Chinese shares rebounded from Thursday's downturn, hitting a new high on Friday, boosted by strong blue chips and USD-denominated shares.
The benchmark Shanghai Composite Index, which tracks both yuan-denominated A shares and hard-currency B shares closed at 4,179.78 points on Friday, up 28.65 points from the previous close.
The smaller Shenzhen Component Index closed at 12,681.45 points, up 166.30 points.
The two bourses recorded a smaller combined turnover of 337.747 billion yuan (US$43.9 billion) against Thursday's 389.397 billion yuan (US$50.6 billion).
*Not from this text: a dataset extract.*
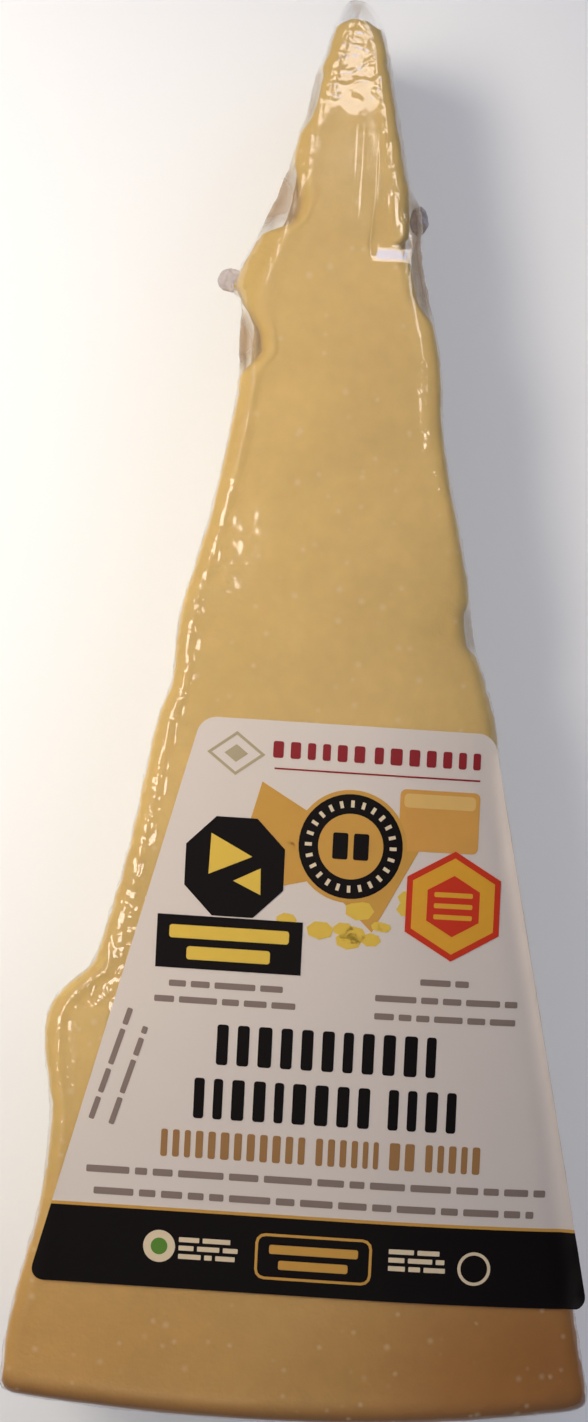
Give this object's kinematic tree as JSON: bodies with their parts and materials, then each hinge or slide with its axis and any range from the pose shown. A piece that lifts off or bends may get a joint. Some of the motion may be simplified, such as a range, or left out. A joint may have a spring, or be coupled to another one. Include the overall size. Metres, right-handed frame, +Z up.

Securities firms led Friday's rebound. Property, energy, electric power and defense enterprises were active with several rising to the daily limit of 10 percent. Banks kept restoring vitality.
The USD-denominated B-shares rebounded sharply by 8.75 percent while the Special Treatment (ST) stocks declined drastically with 24 of them dropping to the daily limit of 10 percent.
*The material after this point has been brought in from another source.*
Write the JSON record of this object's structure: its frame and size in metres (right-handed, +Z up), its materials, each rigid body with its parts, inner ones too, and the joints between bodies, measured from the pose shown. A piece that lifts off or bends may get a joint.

This showed investors were becoming rational as they were shifting from excessive speculation to moderate investment, said an analyst with Guangfa Securities.
Analysts with Beijing Shoufang Investment Consulting expected the market to remain bullish despite a smaller turnover.
Huiyang Investment warned risks for new shareholders and suggested investors buy banks shares which had been affected by the yuan appreciation.
On Friday, the Hushen 300 Index reflecting the whole fluctuation of China's Shanghai and Shenzhen stock exchanges closed at 3,985.25 points, up 65.50 points from the previous close.